Report: World to see more people displaced
The study said that an average of 27 million people have been displaced each year since 2008 by natural disasters
Natural disasters displaced almost 22 million people around the world last year and aid workers say they expect to see that number rise in the future, according to a report issued by a Norwegian humanitarian group on Wednesday.
The study, authored by the Norwegian Refugee Council's Internal Displacement Monitoring Center, said that an average of 27 million people have been displaced each year since 2008 by natural disasters. Such displacement is estimated to have doubled in the past 40 years, as the world population grew and rapidly urbanized, the report added.
The annual report also said that the some 22 million people displaced by natural disasters last year was three times the number of people who left their homes because of conflict.
The figure tends to fluctuate, because disasters can strike at any time: It was 32 million in 2012, 15 million in 2011 and 42 million in 2010, when earthquakes hit Haiti and Chile.
"Most people have not woken up to the fact that disasters, natural disasters, floods, hurricanes, earthquakes (have) displaced many more people than wars and conflicts combined," Jan Egeland, Secretary General of the Norwegian Refugee Council, said at a U.N. briefing Wednesday.
A major cause for the increase in the number of people being displaced is the massive migration toward big cities in the developing world. This massing of people together in places that lack infrastructure makes them more vulnerable to natural disasters aggravated by climate change, the report said.
The world's population has increased 96 percent since the 1970s, and urban populations have grown 187 percent, the report said. In developing countries, urban populations have jumped to 326 percent.
"Urbanization has happened in a bad way, in very disaster-prone areas," Egeland said. "The slums of the big cities, of growing cities become traps for people who are exposed to natural disasters."
This was evident in the 2010 earthquake in Haiti. When the quake struck, 86 percent of the people living in the capital were living in poorly built concrete buildings, the report said. The official death toll was 316,000, and 1.5 million people were displaced.
The average number of people displaced by disasters has risen over the past four decades throughout the world, but Asia has been noticeably affected, the report said.
Here 80 percent of the world's displacement took place from 2008 to 2013. The region also accounted for the 14 largest displacements in 2013, and the five countries with the highest displacement levels were the Philippines, China, India, Bangladesh and Vietnam.
The other region most vulnerable to massive displacement is Africa. With 1.1 billion people, Africa is growing faster than other regions, the report said. The population is supposed to double by 2050.
The countries with the highest number of people displaced by rapid-onset disasters over the six-year period were China, India, the Philippines, Pakistan, Bangladesh, Nigeria and the U.S., the report said. All but the Philippines are among the world's 10 most populous countries. China, the world's most populous country, had some of the highest displacement levels each year both in absolute terms and relative to its population size, as did Nigeria, Pakistan and Bangladesh.

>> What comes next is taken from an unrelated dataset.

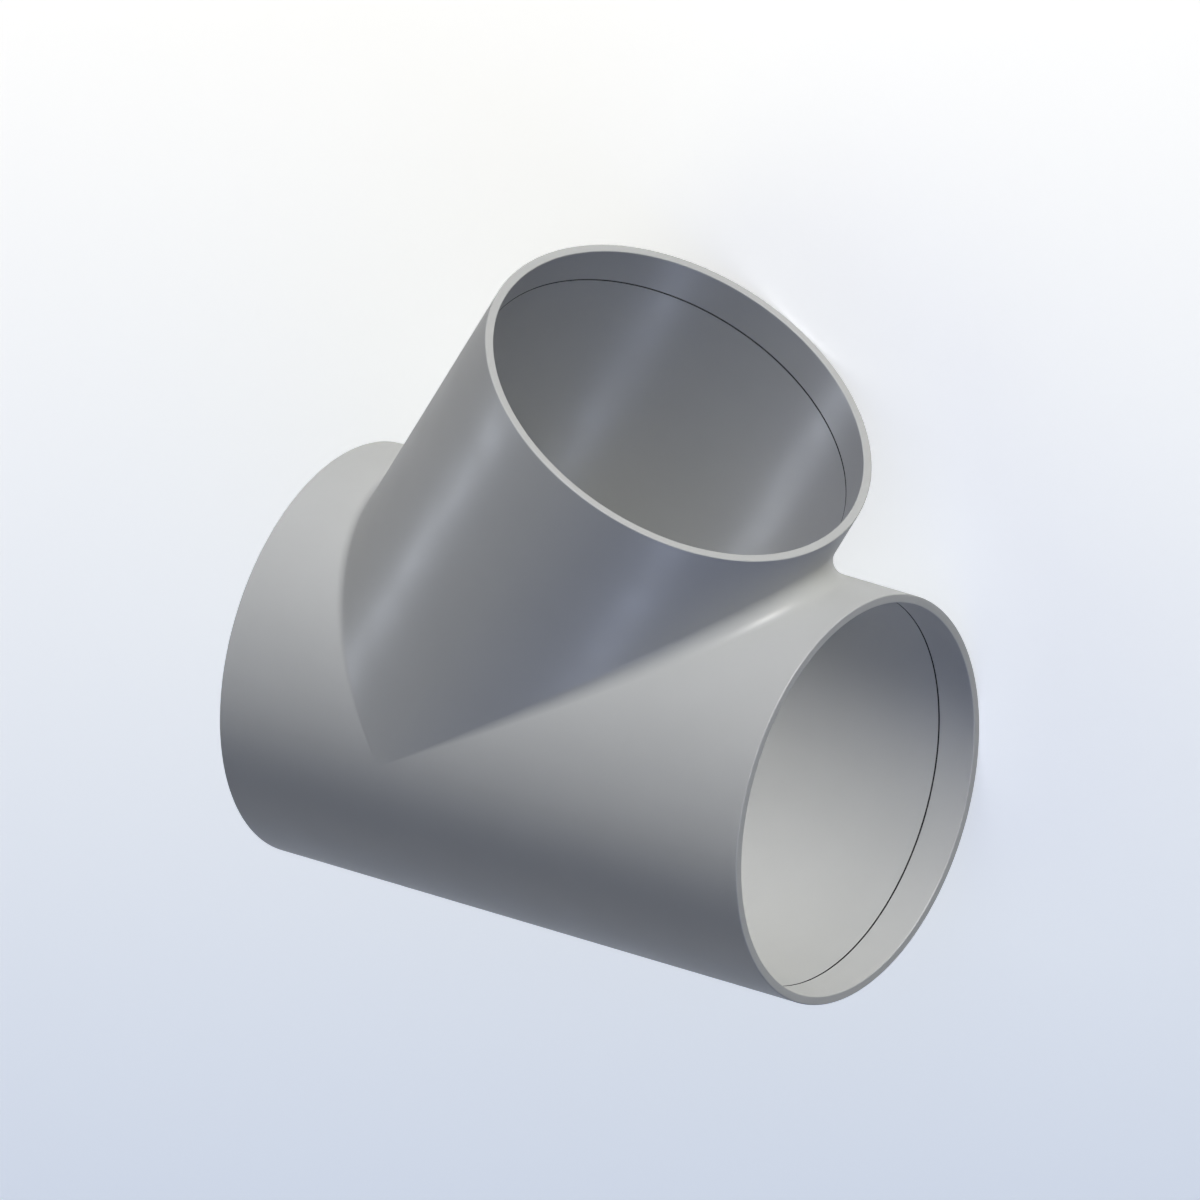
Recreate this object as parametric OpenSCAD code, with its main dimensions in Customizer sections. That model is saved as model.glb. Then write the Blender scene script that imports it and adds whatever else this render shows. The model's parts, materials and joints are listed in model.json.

Egeland and others hope to share the report at a climate summit next week as world leaders gather in New York for the U.N. General Assembly. The message they plan to relay: "Natural disaster displacement has gone through the roof, with population growth, increasing vulnerability," Egeland said. "It will be accelerating now with extreme weather being produced by climate change."
The authors of the report also note that the spike in displacement numbers can be attributed to improved data collection.